= Northern Indiana Maritime District =

The Northern Indiana Maritime District is a proposed maritime district covering the northern portion of the Ports of Indiana. It was proposed by the Ports of Indiana and the U.S. Army Corps of Engineers.

Alicia Thomas at Ports of Indiana said creation of the maritime district would help "develop a more accurate inventory of ports to be used for national multiple freight and infrastructure planning and recognition of annual tonnage."

== Scope ==
The district would include all Indiana counties bordering Lake Michigan, which include Lake, Porter and LaPorte counties.
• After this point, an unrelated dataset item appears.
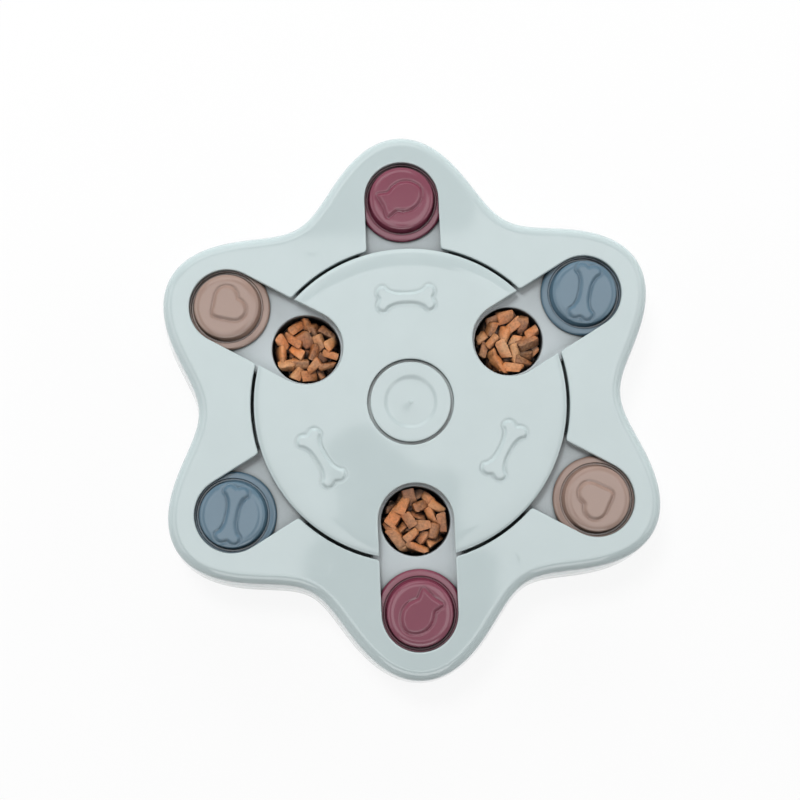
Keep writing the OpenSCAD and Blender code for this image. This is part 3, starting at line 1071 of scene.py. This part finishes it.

This includes the entire Indiana shoreline on Lake Michigan (approx. 40 miles), starting where the state border intersects the Lake Michigan shoreline from the west in Hammond to the east in Michiana Shores.

== Economy ==
Indiana's shoreline on Lake Michigan accounts for over 50% of U.S. shipping activity on the Great Lakes, over 25% of the nation's steel production and 30 million tons in annual shipments by ocean vessels, lakers and barges.

As of 2019, The Northern Indiana Maritime District provided 18,430 direct jobs, 20,563 induced jobs, 27,424 indirect jobs, and 32,048 related jobs.

In 2020, the Northern Indiana Maritime District shipped over 23 million Dry Bulk short tons.